そう思われる方もいますが、実際には、自家用車に乗るよりタクシーを使った方が安く上がる場合もあるんですよ。もちろん、移動距離や頻度にもよりますが。

​──普段使いされるということは、顔見知りのお客様も多いのではないでしょうか。何度も顔を合わせる関係だからこそ意識しているポイントは何ですか?

観光などで一度きりのご乗車をされる方に対しても同様ですが、お客様一人ひとりに寄り添ったサービスを提供することです。例えば、運転手との会話を楽しみたい方もいれば、静かに過ごしたい方もいます。乗降車時のサポートを必要とする方、観光案内をしてほしい方など、さまざまです。だからこそ、相手に合わせた対応を大切にしています。これは、私一人だけの努力によるものではありません。タクシー予約の受付担当者がよく気がつく人で。お客様の事情を把握して「〇〇様は足を痛めているから、乗り降りの際にサポートをお願いします」といった内容を伝えてくれるので助かっています。

「怖い」という気持ちが乗客の安全を守る

──素敵なチームワークですね。お話を伺っていると、プロのタクシー運転手がプロたるゆえんは、いかに乗る人のことを考えられるか、だと感じます。接客の面に加え、運転面でプロならではの心配りはありますか?

お客様が安全に、快適に過ごせるように心がけています。お客様の体が揺れないように、ブレーキを優しく踏んだり、カーブの手前でしっかり減速したり。特に、小さなお子さんを乗せる際には気を遣いますね。わずかな揺れでも負担になるのではないか、ブレーキの反動で飛んでいってしまうのではないか、と。正直、怖いです。

​──ドライバー歴20年を超える渡邊さんでも、怖いと感じることがあるんですね!

ありますよ。それでいうと、雪道の下り坂なんかも怖いです。

──ベテランになると、怖いという感情を忘れてしまいそうな気がします。慣れた頃に事故を起こすとよくいいますが、20数年もの間、慣れずにいられた理由は何ですか?

人様の大事な命を預かっていますから。何年経とうと、怖いという気持ちが消えることはありません。

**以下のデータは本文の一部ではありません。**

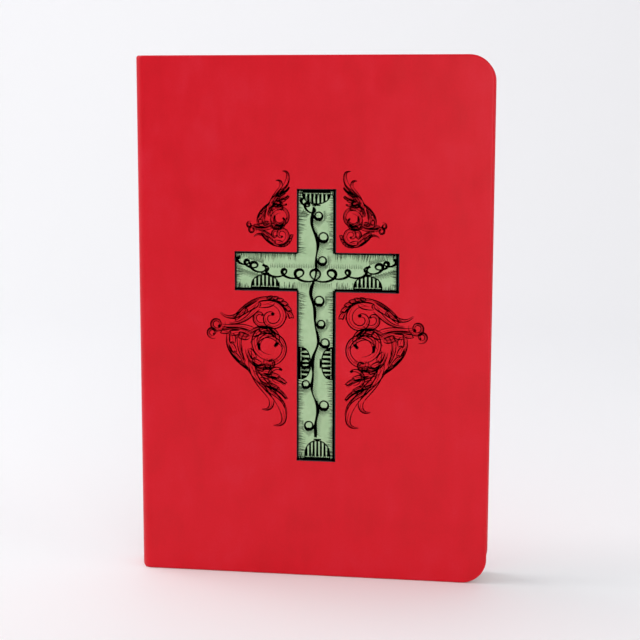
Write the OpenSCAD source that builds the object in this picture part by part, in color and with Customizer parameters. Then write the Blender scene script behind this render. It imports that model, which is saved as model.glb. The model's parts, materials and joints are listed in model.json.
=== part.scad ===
// Prayer book in a flexible leatherette case, standing on its tail edges.
// X runs from the spine to the fore-edge, Y from the front cover to the back
// cover, and Z up. The origin is the middle of the book's footprint.

/* [Book] */
// Height of the case, tail to head
book_h = 210; // [190:1:230]
// Width of the case, spine to fore-edge
book_w = 142.5; // [130:0.5:160]
// Radius of the case's two fore-edge corners
corner_r = 10; // [8:0.5:14]
// Outer radius of the case where it turns from a cover to the spine
spine_r = 4; // [3.9:0.05:4.1]
// How far the case stands out past the trimmed leaves
square_w = 3; // [2.5:0.25:4]

/* [Case] */
// Thickness of the leatherette skin
skin_t = 0.7; // [0.6:0.05:0.75]
// Thickness of the flexible card under the skin
card_t = 1.1; // [1.05:0.05:1.15]
// Thickness of the skin where it is turned in and pressed into the card
turn_in_t = 0.4; // [0.3:0.05:0.5]
// Width of the turned-in margin
turn_in_w = 14; // [10:1:16]
// Half the angle of the crease that lets a cover turn, in degrees
crease_half = 8; // [7:0.5:10]

/* [Leaves] */
// Number of sewn sections
section_count = 12; // [12:12:12]
// Thickness of one section of eight leaves
section_t = 1.0; // [0.95:0.01:1.0]
// Air left between two sections
section_gap = 0.03; // [0.02:0.01:0.05]
// Radius of a section's rounded fold
fold_r = 0.2; // [0.15:0.01:0.2]
// Length over which a section widens from its fold to its full thickness
fold_len = 5; // [5:0.5:6]
// Thickness of the two free endpapers
flyleaf_t = 0.15; // [0.12:0.01:0.15]
// Thickness of the pasted endpapers
pastedown_t = 0.2; // [0.15:0.01:0.2]

/* [Cover print] */
// Height of the printed cross
cross_h = 109.3; // [80:0.1:115]
// Span of the cross's arms
cross_span = 65.5; // [50:0.1:72]
// Width of the cross's beams
cross_beam = 15.2; // [10:0.1:18]
// Height of the cross's foot above the tail edge
cross_foot = 48.4; // [40:0.1:60]
// Height of the arms' middle above the cross's foot
cross_arm = 76.6; // [60:0.1:80]
// Thickness of the screen-printed ink
ink_t = 0.05; // [0.04:0.01:0.08]

/* [Hidden] */
$fn = 96;
eps = 0.01;

section_names = [for (k = [1 : section_count]) str("section_", k < 10 ? "0" : "", k)];

// The case's wall, and the depths of its layers from the outer face
wall_t = skin_t + card_t;
turn_in_top = wall_t - turn_in_t;

// Thickness of the leaves and of the whole book
block_t = section_count * section_t;
flyleaf_gap = 0.05;
paste_gap = 0.25;
cover_t = wall_t + pastedown_t;
book_t = block_t + 2 * (cover_t + paste_gap + flyleaf_t + flyleaf_gap);

// Fore-edge, spine face and the centre of the front spine corner, in plan
fore_x = book_w / 2;
spine_x = -book_w / 2;
arc_x = spine_x + spine_r;
arc_y = -book_t / 2 + spine_r;

// Layers between the spine card and the folds, counted inwards
hollow_t = 0.15;
lining_t = 0.2;
mull_t = 0.2;
glue_t = 0.4;
lining_x = spine_x + wall_t + hollow_t;
mull_x = lining_x + lining_t;
glue_x = mull_x + mull_t;
fold_x = glue_x + glue_t;
lining_w = 9.2;
mull_w = 10;
glue_w = 11.6;
lining_margin = 12;
mull_margin = 15;
glue_margin = square_w + 0.5;

// Leaves: the trimmed edge, its corner radius and the pivots near the folds
leaf_x = fore_x - square_w;
leaf_r = corner_r - square_w + 0.5;
pivot_x = fold_x + 0.25;
flyleaf_x = fold_x + 0.15;
pastedown_x = arc_x + 0.25;
flap_w = 18;
flap_t = 0.2;

// Sewing stations and thread
station_count = 5;
station_margin = 22;
thread_r = 0.13;
thread_len = 10.8;

// Head and tail bands
band_r = 0.7;
band_len = 10.4;
band_x = lining_x + 0.8;
band_gap = 0.1;

// Cover print
cross_x = spine_r / 2;

leatherette = [0.72, 0.06, 0.09];
paper = [0.93, 0.89, 0.80];
endpaper = [0.95, 0.93, 0.88];
card = [0.62, 0.60, 0.56];
cotton = [0.90, 0.88, 0.82];
glue = [0.85, 0.80, 0.62];
band_red = [0.65, 0.08, 0.10];
ink_green = [0.42, 0.55, 0.36];
ink_black = [0.03, 0.04, 0.06];

// ---- Helpers ----

// Stands a front-view outline up between two depths along Y
module slab(y0, y1) {
    translate([0, y1, 0]) rotate([90, 0, 0]) linear_extrude(height = y1 - y0) children();
}

// Front-view outline of a panel or leaf, rounded at its two fore-edge corners
module outline(x0, x1, inset, r) {
    translate([x0, inset]) square([x1 - r - x0, book_h - 2 * inset]);
    translate([x0, inset + r]) square([x1 - x0, book_h - 2 * (inset + r)]);
    for (z = [inset + r, book_h - inset - r]) translate([x1 - r, z]) circle(r = r);
}

// Plan of one layer of the round spine corner, t0 to t1 deep, from angle a0 to a1
module corner_plan(t0, t1, a0, a1) {
    reach = 2 * spine_r;
    translate([arc_x, arc_y]) difference() {
        intersection() {
            circle(r = spine_r - t0);
            polygon([[0, 0], reach * [cos(a0), sin(a0)], reach * [cos(a1), sin(a1)]]);
        }
        circle(r = spine_r - t1);
    }
}

// One layer of the front cover, t0 to t1 deep from the outer face
module cover_layer(t0, t1, inset) {
    intersection() {
        linear_extrude(height = book_h) {
            corner_plan(t0, t1, 225 + crease_half, 270);
            translate([arc_x, -book_t / 2 + t0]) square([book_w, t1 - t0]);
        }
        slab(-book_t, 0) outline(-book_w, fore_x - inset, inset, max(corner_r - inset, 2));
    }
}

// One layer of the spine, t0 to t1 deep from the outer face
module spine_layer(t0, t1, inset) {
    translate([0, 0, inset]) linear_extrude(height = book_h - 2 * inset) {
        translate([spine_x + t0, arc_y]) square([t1 - t0, -2 * arc_y]);
        for (side = [0, 1])
            mirror([0, side]) corner_plan(t0, t1, 180, 225 - crease_half);
    }
}

// A flat strip on the spine of the leaves
module spine_strip(x, t, w, margin) {
    translate([x, -w / 2, margin]) cube([t, w, book_h - 2 * margin]);
}

// ---- Case ----

// The skin wraps round the card's edges and is turned in over it
module front_skin() {
    color(leatherette) difference() {
        cover_layer(0, wall_t, 0);
        cover_layer(skin_t, turn_in_top, skin_t);
        cover_layer(turn_in_top, wall_t, turn_in_w);
    }
}

// The card is pressed down under the turned-in margin and under the mull flap
module front_card() {
    color(card) difference() {
        union() {
            cover_layer(skin_t, turn_in_top, skin_t);
            cover_layer(turn_in_top, wall_t, turn_in_w);
        }
        mull_flap_shape(eps);
    }
}

module mull_flap_shape(extra) {
    inner_y = -book_t / 2 + wall_t;
    translate([pastedown_x, inner_y - flap_t, mull_margin])
        cube([flap_w, flap_t + extra, book_h - 2 * mull_margin]);
}

module front_mull_flap() {
    color(cotton) mull_flap_shape(0);
}

module front_pastedown() {
    color(endpaper)
        slab(-book_t / 2 + wall_t, -book_t / 2 + cover_t)
            outline(pastedown_x, leaf_x, square_w, leaf_r);
}

module spine_skin() {
    color(leatherette) difference() {
        spine_layer(0, wall_t, 0);
        spine_layer(skin_t, turn_in_top, skin_t);
        spine_layer(turn_in_top, wall_t, turn_in_w);
    }
}

module spine_card() {
    color(card) {
        spine_layer(skin_t, turn_in_top, skin_t);
        spine_layer(turn_in_top, wall_t, turn_in_w);
    }
}

// ---- Spine of the leaves ----

module spine_lining() {
    color(card) spine_strip(lining_x, lining_t, lining_w, lining_margin);
}

module spine_mull() {
    color(cotton) spine_strip(mull_x, mull_t, mull_w, mull_margin);
}

// Height of a sewing station
function station_z(k) =
    station_margin + k * (book_h - 2 * station_margin) / (station_count - 1);

// The glue film, grooved where the thread crosses the folds
module spine_glue() {
    groove = 2 * thread_r + 0.02;
    color(glue) difference() {
        spine_strip(glue_x, glue_t, glue_w, glue_margin);
        for (k = [0 : station_count - 1])
            translate([fold_x - groove, -thread_len / 2 - eps, station_z(k) - groove / 2])
                cube([groove + eps, thread_len + 2 * eps, groove]);
    }
}

module sewing_threads() {
    color(cotton)
        for (k = [0 : station_count - 1])
            translate([fold_x - thread_r - eps, thread_len / 2, station_z(k)])
                rotate([90, 0, 0]) cylinder(r = thread_r, h = thread_len);
}

// A bead over the leaves' edge, sewn to a skirt that is glued below the lining
module band() {
    bead_z = book_h - square_w + band_gap + band_r;
    color(band_red) {
        translate([band_x, band_len / 2, bead_z])
            rotate([90, 0, 0]) cylinder(r = band_r, h = band_len);
        translate([lining_x, -lining_w / 2, book_h - lining_margin])
            cube([lining_t, lining_w, bead_z - book_h + lining_margin]);
    }
}

module head_band() {
    band();
}

module tail_band() {
    translate([0, 0, book_h]) mirror([0, 0, 1]) band();
}

// ---- Leaves ----

module front_flyleaf() {
    y0 = -block_t / 2 - flyleaf_gap - flyleaf_t;
    color(endpaper)
        slab(y0, y0 + flyleaf_t) outline(flyleaf_x, leaf_x, square_w, leaf_r);
}

// Middle of section k, counted from the front cover
function section_y(k) = -block_t / 2 + (k - 0.5) * section_t;

// Eight leaves folded together: a thin round fold that widens into the leaves
module section(k) {
    y = section_y(k);
    half = (section_t - section_gap) / 2;
    root_half = 0.9 * fold_r;
    leaf_x0 = pivot_x + fold_len;
    color(paper) {
        slab(y - half, y + half) outline(leaf_x0, leaf_x, square_w, leaf_r);
        translate([0, 0, square_w]) linear_extrude(height = book_h - 2 * square_w)
            polygon([[pivot_x, y - root_half], [leaf_x0, y - half],
                     [leaf_x0, y + half], [pivot_x, y + root_half]]);
        translate([pivot_x, y, square_w]) cylinder(r = fold_r, h = book_h - 2 * square_w);
    }
}

// ---- Cover print ----

module cross_outline() {
    translate([cross_x - cross_beam / 2, cross_foot]) square([cross_beam, cross_h]);
    translate([cross_x - cross_span / 2, cross_foot + cross_arm - cross_beam / 2])
        square([cross_span, cross_beam]);
}

module cross_print() {
    color(ink_green)
        slab(-book_t / 2 - ink_t, -book_t / 2) cross_outline();
}

// A C-shaped scroll: three quarters of a ring, open towards angle a
module c_scroll(r, w, a) {
    rotate(a) difference() {
        circle(r = r);
        circle(r = r - w);
        square([r + 1, r + 1]);
    }
}

// Scrollwork beside the cross on the fore-edge side: one small spray above the
// arm and one large spray below it, each a chain of C-shaped scrolls
module scroll_sprays() {
    upper = [[13.5, 91, 5.0, 20], [19.5, 88.5, 4.2, 250], [12, 100.5, 3.4, 120], [24, 93.5, 2.6, 40]];
    lower = [[16, 58, 7.5, 200], [25.5, 54, 6.5, 300], [15.5, 45.5, 6.0, 90],
             [19, 34, 5.0, 20], [37, 52.5, 3.0, 100], [13.5, 24, 4.2, 160]];
    for (s = concat(upper, lower))
        translate([s[0], cross_foot + s[1]]) c_scroll(s[2], s[2] * 0.3, s[3]);
}

module scroll_print() {
    color(ink_black)
        slab(-book_t / 2 - ink_t, -book_t / 2)
            translate([cross_x, 0])
                for (side = [0, 1]) mirror([side, 0]) scroll_sprays();
}

// Turns a front piece into its twin on the back
module to_back() {
    mirror([0, 1, 0]) children();
}

// ---- Nodes ----

spine_skin();
spine_card();
spine_lining();
spine_mull();
spine_glue();
sewing_threads();
head_band();
tail_band();
front_skin();
front_card();
front_mull_flap();
front_pastedown();
cross_print();
scroll_print();
front_flyleaf();
to_back() front_skin();  // back_skin
to_back() front_card();  // back_card
to_back() front_mull_flap();  // back_mull_flap
to_back() front_pastedown();  // back_pastedown
to_back() front_flyleaf();  // back_flyleaf
for (k = [1 : section_count])
    section(k);
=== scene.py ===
"""Visual model of a slim prayer book in a flexible leatherette case.

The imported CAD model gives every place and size. Each sub-assembly is a class that builds its
pieces and dresses them, and each finish is a small class that makes one material.
"""

import json
import logging
import math
import random
from collections.abc import Callable, Iterable
from dataclasses import dataclass
from enum import Enum

import bmesh
import bpy
from mathutils import Matrix, Vector

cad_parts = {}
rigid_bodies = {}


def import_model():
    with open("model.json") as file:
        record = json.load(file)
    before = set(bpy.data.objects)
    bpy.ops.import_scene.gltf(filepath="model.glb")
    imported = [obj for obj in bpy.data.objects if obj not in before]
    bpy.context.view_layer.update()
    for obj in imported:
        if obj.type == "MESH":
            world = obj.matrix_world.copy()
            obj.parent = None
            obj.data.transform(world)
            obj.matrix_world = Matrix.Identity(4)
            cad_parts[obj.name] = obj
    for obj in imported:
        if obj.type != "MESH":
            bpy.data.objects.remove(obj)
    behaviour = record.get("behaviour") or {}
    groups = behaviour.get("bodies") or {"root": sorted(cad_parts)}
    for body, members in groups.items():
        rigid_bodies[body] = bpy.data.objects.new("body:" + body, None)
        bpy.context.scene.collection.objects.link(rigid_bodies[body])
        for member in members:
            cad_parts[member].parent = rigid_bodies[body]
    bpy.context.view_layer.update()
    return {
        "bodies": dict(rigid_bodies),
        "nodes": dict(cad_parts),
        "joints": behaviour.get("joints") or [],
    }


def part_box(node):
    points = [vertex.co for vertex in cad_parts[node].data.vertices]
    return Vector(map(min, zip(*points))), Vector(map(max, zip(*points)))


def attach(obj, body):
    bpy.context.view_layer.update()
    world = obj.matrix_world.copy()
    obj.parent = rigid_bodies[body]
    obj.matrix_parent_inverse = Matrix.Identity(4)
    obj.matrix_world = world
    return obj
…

──今日お話を伺って、渡邊さんの温かさと強い責任感が伝わってきました。渡邊さんの顔を見たらほっとする、というお客様もたくさんいらっしゃるでしょうね。

そんなことはないと思いますが(笑)。でも、そうであったら嬉しいですね。今後も初心を忘れず、お客様に「また乗りたい」と思ってもらえるタクシー運転手を目指します。

あとがき

「こういうの(インタビュー)得意じゃないんです」と言いながらも、一つひとつの質問に対して真摯に答えてくれた渡邊さんの温かな笑顔が印象的でした。 私は、昨年の2月に第1子を出産しました。産院まで車で約1時間。出産予定日が近づくにつれ「陣痛がきたときに大雪が降ったらどうしよう」「路面が凍結していたらどうしよう」と不安になったものです。幸い、雪は降らなくて夫が産院まで送ってくれましたが、今思えばタクシーを頼る選択肢もあったかもしれません。渡邊さんのように責任感あふれるドライバーなら、きっと小さな命を乗せることを「怖い」と感じつつ、安全に産院まで運んでくれたはずです。悪天候のため自分で運転するのが不安なとき。怪我や病気、妊娠で体が思うように動かないとき。あるいは、年を重ね、体の衰えや注意力の低下を感じ始めたとき。タクシーは私たちの支えになってくれる心強い存在なのだと、インタビューを通して知りました。